Data section:
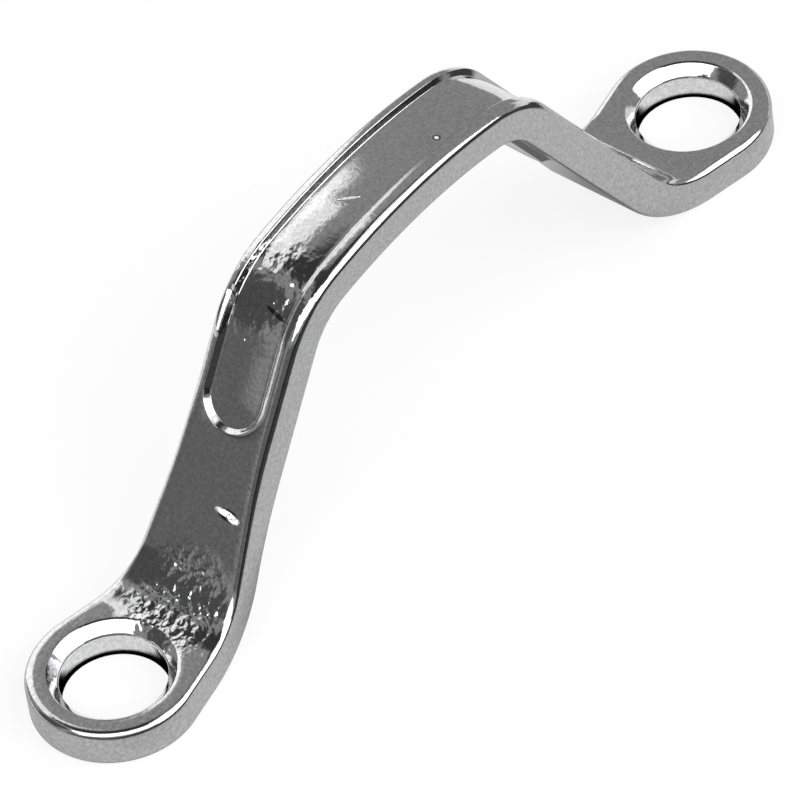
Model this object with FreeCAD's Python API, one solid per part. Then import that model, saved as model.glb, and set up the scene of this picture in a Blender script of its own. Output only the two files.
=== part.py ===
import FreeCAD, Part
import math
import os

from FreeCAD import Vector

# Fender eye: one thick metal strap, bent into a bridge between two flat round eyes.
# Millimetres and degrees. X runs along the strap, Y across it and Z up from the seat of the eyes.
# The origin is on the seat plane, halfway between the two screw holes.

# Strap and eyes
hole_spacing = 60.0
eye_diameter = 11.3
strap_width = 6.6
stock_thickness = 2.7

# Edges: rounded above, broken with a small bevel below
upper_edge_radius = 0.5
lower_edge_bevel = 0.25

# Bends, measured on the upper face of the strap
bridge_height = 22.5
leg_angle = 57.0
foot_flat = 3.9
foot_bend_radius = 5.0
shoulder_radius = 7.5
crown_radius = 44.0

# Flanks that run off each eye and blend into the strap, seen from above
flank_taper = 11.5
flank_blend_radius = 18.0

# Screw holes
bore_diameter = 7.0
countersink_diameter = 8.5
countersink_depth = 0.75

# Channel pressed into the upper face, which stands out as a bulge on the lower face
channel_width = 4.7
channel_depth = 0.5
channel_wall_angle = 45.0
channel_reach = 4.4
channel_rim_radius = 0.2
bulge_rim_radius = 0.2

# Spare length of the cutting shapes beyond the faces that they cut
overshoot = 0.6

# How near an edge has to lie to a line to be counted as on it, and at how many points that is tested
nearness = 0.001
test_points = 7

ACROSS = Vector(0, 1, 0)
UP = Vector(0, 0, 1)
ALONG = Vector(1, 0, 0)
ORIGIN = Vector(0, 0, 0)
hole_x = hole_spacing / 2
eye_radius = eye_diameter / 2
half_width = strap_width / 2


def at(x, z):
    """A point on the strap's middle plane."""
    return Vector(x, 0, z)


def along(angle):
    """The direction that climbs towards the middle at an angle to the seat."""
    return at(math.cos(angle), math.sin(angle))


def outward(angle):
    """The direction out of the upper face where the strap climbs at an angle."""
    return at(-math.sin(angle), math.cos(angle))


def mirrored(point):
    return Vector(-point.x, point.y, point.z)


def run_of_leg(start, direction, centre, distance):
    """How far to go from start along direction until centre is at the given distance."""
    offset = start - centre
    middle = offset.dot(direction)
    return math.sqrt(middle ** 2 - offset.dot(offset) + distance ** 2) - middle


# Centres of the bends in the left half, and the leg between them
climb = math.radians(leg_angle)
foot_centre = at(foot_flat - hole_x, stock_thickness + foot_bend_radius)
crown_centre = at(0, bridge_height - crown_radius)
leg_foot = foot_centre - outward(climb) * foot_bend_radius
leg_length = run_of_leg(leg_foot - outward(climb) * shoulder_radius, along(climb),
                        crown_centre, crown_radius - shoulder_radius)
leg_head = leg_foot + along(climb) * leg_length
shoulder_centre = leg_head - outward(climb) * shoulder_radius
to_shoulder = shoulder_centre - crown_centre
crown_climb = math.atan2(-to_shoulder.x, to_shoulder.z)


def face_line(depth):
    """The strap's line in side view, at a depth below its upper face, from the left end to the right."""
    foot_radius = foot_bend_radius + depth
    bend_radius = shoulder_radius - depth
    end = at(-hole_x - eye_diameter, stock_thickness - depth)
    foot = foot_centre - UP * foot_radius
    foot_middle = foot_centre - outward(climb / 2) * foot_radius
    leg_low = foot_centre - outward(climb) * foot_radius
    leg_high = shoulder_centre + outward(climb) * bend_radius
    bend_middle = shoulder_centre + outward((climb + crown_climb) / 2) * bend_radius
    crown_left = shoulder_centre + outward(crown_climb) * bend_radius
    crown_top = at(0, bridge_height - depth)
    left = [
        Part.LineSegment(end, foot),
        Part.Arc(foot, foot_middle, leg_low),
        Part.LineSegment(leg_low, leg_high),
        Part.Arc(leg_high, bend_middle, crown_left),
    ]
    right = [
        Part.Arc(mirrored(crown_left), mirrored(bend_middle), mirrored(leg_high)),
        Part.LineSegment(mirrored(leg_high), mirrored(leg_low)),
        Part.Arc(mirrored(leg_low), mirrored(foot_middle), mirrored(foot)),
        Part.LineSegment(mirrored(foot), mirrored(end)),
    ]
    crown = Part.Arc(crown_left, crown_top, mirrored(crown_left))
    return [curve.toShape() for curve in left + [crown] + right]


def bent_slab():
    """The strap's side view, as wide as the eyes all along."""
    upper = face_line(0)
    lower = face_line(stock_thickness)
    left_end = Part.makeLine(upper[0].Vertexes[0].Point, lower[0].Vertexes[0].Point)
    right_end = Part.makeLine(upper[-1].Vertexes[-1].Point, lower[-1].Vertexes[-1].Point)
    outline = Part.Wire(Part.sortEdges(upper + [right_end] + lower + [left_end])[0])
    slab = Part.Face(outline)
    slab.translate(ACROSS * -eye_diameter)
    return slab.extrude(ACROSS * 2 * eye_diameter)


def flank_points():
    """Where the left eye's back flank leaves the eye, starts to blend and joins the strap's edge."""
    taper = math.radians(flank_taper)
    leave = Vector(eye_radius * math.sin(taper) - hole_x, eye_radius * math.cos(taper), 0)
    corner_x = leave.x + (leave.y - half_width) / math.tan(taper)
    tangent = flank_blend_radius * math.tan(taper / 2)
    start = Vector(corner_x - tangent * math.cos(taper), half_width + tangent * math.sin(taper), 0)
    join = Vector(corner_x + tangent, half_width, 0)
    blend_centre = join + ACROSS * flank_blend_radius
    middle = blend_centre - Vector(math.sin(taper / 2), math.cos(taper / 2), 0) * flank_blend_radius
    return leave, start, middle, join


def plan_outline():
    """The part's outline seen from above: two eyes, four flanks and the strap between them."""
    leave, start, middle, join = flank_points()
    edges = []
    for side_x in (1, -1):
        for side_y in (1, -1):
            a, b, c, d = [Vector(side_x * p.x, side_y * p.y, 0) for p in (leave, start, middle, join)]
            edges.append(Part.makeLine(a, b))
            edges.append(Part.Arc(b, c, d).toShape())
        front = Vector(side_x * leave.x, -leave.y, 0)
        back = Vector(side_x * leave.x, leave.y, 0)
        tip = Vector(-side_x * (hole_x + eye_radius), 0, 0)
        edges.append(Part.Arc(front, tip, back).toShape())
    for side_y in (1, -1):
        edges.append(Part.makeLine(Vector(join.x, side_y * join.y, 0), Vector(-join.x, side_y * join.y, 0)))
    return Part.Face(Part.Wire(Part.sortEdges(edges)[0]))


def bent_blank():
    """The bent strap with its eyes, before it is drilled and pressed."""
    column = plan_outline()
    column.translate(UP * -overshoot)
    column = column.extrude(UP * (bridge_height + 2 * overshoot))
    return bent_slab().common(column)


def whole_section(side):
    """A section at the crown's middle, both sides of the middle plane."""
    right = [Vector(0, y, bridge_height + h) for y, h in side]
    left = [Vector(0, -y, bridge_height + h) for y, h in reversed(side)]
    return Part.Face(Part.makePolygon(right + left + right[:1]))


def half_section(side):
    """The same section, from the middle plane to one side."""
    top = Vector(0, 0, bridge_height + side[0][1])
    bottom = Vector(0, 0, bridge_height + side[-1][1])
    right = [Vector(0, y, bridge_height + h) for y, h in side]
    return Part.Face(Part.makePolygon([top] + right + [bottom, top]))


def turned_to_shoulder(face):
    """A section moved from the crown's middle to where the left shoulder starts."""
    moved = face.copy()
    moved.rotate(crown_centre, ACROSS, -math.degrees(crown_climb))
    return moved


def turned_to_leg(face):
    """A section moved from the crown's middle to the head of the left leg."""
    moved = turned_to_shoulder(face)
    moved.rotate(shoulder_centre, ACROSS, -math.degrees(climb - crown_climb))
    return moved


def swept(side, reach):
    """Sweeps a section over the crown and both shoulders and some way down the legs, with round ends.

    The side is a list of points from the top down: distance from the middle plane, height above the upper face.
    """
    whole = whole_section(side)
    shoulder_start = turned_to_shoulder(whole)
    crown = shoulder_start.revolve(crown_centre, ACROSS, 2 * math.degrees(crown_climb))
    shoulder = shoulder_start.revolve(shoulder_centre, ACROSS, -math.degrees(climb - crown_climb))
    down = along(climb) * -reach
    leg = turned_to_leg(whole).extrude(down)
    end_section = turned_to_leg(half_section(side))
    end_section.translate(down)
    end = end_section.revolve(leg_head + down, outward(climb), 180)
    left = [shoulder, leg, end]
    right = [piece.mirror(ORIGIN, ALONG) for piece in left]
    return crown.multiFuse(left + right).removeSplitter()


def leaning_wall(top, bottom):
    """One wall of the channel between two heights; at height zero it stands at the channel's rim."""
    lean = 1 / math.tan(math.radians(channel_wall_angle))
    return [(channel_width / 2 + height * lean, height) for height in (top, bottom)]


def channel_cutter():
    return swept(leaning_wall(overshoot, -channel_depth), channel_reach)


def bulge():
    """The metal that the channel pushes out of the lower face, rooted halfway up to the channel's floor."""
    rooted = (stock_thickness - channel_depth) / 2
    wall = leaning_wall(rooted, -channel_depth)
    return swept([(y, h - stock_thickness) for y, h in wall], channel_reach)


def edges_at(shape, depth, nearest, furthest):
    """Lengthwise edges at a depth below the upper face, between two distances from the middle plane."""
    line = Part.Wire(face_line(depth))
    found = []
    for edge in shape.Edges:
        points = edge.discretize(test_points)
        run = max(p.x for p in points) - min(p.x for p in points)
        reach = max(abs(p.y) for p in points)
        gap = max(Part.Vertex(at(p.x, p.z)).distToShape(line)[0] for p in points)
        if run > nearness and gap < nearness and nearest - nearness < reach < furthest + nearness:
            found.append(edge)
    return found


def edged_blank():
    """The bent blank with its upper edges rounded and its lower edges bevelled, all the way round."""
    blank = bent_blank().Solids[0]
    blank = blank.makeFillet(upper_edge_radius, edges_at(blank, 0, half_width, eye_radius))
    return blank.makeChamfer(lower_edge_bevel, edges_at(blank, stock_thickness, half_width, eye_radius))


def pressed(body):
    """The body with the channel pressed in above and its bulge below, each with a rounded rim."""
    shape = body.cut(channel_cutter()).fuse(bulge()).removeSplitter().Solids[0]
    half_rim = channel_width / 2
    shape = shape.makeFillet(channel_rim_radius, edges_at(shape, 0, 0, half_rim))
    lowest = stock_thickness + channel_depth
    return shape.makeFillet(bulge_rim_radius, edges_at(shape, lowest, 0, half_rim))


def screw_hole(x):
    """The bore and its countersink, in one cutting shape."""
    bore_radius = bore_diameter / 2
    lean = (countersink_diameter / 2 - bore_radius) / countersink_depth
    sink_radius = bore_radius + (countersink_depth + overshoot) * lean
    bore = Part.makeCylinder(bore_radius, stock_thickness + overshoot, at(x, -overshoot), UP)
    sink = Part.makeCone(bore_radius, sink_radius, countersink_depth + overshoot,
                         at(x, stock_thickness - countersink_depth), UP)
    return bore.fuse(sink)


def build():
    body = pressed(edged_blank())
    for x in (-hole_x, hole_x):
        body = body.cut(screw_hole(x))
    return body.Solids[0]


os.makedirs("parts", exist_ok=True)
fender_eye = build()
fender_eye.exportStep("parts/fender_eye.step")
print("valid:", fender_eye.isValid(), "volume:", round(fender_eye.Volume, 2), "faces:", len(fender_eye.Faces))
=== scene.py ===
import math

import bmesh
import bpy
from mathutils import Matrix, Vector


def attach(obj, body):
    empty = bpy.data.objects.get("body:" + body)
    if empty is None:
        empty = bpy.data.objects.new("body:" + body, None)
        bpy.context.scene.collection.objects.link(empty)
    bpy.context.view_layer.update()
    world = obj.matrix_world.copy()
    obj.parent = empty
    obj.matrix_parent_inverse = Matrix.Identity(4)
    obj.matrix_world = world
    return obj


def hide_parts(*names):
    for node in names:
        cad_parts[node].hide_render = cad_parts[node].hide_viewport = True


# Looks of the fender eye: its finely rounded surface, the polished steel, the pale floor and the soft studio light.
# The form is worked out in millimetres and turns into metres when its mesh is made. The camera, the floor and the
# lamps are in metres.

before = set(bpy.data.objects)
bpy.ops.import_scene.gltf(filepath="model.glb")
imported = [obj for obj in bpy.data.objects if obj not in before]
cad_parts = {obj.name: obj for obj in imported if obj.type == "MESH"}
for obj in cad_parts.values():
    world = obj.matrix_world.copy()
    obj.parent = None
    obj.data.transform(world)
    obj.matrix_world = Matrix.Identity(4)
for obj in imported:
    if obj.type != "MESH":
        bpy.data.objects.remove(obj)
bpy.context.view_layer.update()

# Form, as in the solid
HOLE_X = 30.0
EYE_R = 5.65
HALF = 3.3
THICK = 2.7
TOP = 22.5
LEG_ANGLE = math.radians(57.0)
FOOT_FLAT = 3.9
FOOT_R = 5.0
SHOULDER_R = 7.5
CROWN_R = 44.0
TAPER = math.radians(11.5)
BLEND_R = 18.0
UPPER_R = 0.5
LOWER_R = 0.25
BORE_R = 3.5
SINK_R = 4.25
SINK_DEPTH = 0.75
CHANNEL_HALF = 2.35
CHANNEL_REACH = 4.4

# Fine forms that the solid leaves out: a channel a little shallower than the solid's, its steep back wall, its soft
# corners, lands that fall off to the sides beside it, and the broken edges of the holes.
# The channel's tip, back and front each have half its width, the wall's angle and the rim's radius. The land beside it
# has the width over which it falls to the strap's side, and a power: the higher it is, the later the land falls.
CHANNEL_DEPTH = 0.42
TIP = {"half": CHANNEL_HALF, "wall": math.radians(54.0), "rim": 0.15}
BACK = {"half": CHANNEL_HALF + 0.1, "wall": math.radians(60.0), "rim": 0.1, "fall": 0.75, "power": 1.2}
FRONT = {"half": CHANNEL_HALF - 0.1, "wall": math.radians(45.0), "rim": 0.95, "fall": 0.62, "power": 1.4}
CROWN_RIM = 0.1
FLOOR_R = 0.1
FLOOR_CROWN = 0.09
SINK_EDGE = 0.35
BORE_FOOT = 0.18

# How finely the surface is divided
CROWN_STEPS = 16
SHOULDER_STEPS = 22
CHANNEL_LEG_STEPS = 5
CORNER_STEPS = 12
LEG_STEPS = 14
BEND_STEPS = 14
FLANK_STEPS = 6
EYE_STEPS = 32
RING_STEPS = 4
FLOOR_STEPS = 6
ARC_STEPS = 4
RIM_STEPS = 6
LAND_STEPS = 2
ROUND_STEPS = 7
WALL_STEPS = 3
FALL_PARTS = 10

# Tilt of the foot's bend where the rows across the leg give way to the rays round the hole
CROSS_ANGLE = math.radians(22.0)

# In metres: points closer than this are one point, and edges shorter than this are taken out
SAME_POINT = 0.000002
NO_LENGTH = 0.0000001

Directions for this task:
Repeat exactly the lines from the one containing "half_rim = channel_width / 2" to the one containing "obj.parent = None", both lines included, and nothing else.

Exercise solution:
    half_rim = channel_width / 2
    shape = shape.makeFillet(channel_rim_radius, edges_at(shape, 0, 0, half_rim))
    lowest = stock_thickness + channel_depth
    return shape.makeFillet(bulge_rim_radius, edges_at(shape, lowest, 0, half_rim))


def screw_hole(x):
    """The bore and its countersink, in one cutting shape."""
    bore_radius = bore_diameter / 2
    lean = (countersink_diameter / 2 - bore_radius) / countersink_depth
    sink_radius = bore_radius + (countersink_depth + overshoot) * lean
    bore = Part.makeCylinder(bore_radius, stock_thickness + overshoot, at(x, -overshoot), UP)
    sink = Part.makeCone(bore_radius, sink_radius, countersink_depth + overshoot,
                         at(x, stock_thickness - countersink_depth), UP)
    return bore.fuse(sink)


def build():
    body = pressed(edged_blank())
    for x in (-hole_x, hole_x):
        body = body.cut(screw_hole(x))
    return body.Solids[0]


os.makedirs("parts", exist_ok=True)
fender_eye = build()
fender_eye.exportStep("parts/fender_eye.step")
print("valid:", fender_eye.isValid(), "volume:", round(fender_eye.Volume, 2), "faces:", len(fender_eye.Faces))
=== scene.py ===
import math

import bmesh
import bpy
from mathutils import Matrix, Vector


def attach(obj, body):
    empty = bpy.data.objects.get("body:" + body)
    if empty is None:
        empty = bpy.data.objects.new("body:" + body, None)
        bpy.context.scene.collection.objects.link(empty)
    bpy.context.view_layer.update()
    world = obj.matrix_world.copy()
    obj.parent = empty
    obj.matrix_parent_inverse = Matrix.Identity(4)
    obj.matrix_world = world
    return obj


def hide_parts(*names):
    for node in names:
        cad_parts[node].hide_render = cad_parts[node].hide_viewport = True


# Looks of the fender eye: its finely rounded surface, the polished steel, the pale floor and the soft studio light.
# The form is worked out in millimetres and turns into metres when its mesh is made. The camera, the floor and the
# lamps are in metres.

before = set(bpy.data.objects)
bpy.ops.import_scene.gltf(filepath="model.glb")
imported = [obj for obj in bpy.data.objects if obj not in before]
cad_parts = {obj.name: obj for obj in imported if obj.type == "MESH"}
for obj in cad_parts.values():
    world = obj.matrix_world.copy()
    obj.parent = None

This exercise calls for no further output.